But God, she’s prettier, more talented, a better mom, wife, sister, friend …

I used to think only the full blooming flowers earned the label of “beautiful”.  What about you? When I look at a fully blossomed flower, I can clearly see it’s at a different stage of growth than the two tightly curled and not-yet-opened flowers  near it. And yet, I compared. I labeled one beautiful and the others, well, not.

Why do I think and believe such things? This is the six million dollar question!

As I’ve watched my yard grow through seasons and stages, I’ve gained a new appreciation for the formation of and the revealing of the “full bloom.” Like I did with flowers, I have compared myself to other women, determining my own worth by how I felt in contrast to another. It sounds crazy as I write it, but it’s so easy to fall into this comparison trap. Perhaps the crazier thing is, I wasn’t even comparing myself to their same season of life. 

Like Eve in the first garden, how easy it was to listen to the serpents lies.  He loves to get us distracted and focused on the wrong thing. Trying to measure up, losing sight of WHOSE we are. We are beautiful daughters of the Most High King, Our ABBA father is the CREATOR of all things – and He called all His creation good. We are good & we are beautiful.

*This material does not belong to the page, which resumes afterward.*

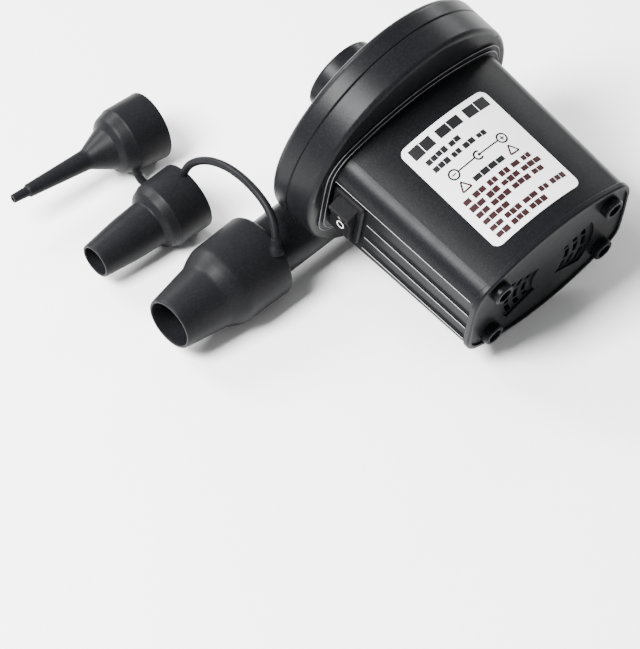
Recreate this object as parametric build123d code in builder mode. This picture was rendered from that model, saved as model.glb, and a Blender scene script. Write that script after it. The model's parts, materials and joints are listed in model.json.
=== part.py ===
"""Electric air mattress pump lying on its back, with three nozzles on moulded tethers."""
import os
from math import asin, atan2, cos, degrees, hypot, pi, radians, sin, tan

from build123d import *

os.makedirs("parts", exist_ok=True)

# ---------------------------------------------------------------- driving dimensions (mm)
# The pump is drawn standing on its base: Z is the motor axis, the intake is up, the label
# faces -Y, the switch faces -X and the outlet leaves along -X. Z = 0 is the parting plane.
wall = 2.2
drum_radius = 50.0
cover_height = 8.5
housing_depth = 11.6
cover_round = 3.0
rim_round = 2.0
parting_chamfer = 0.45

intake_radius = 14.9
intake_bore = 12.6
intake_height = 16.8

outlet_radius = 11.5
outlet_bore = 9.4
outlet_y = 35.5
outlet_end_x = -73.0

flange_step = 0.7
flange_offsets = (3.4, 1.7)
body_half_width = 40.2
body_half_depth = 28.6
body_corner = 11.0
body_crown = 10.4
body_side_bulge = 0.5
draft = 1.2
base_z = -85.0
base_thickness = 2.6
base_bead = 0.8
base_lip = 0.6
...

I don’t know where you are on the mental rollercoaster of comparison, but I hope you’ll stop and consider if there are some mind habits that could use a perspective shift. Let’s get off the white knuckle ride of comparison. I want you to celebrate where the Lord’s brought you as He works in and through you. Comparison has only ever made me sick and it’s a bigtime confidence drain. Instead, embrace the beautiful stage of growth you are currently living, knowing God uses all of it for His honor and our good.  Do you believe that, friend? I pray that you do.

Make this your prayer: Jesus, I want to embrace every aspect of growth you have for me.  You, God, designed and created all things. You created me! Help me, when I fight hard against the season I am in. Forgive me for thinking I “know” better than you. Remind me that I can trust the growth you are bringing to my life, even if I don’t understand it.  Lord, let me trust you and leave comparison behind.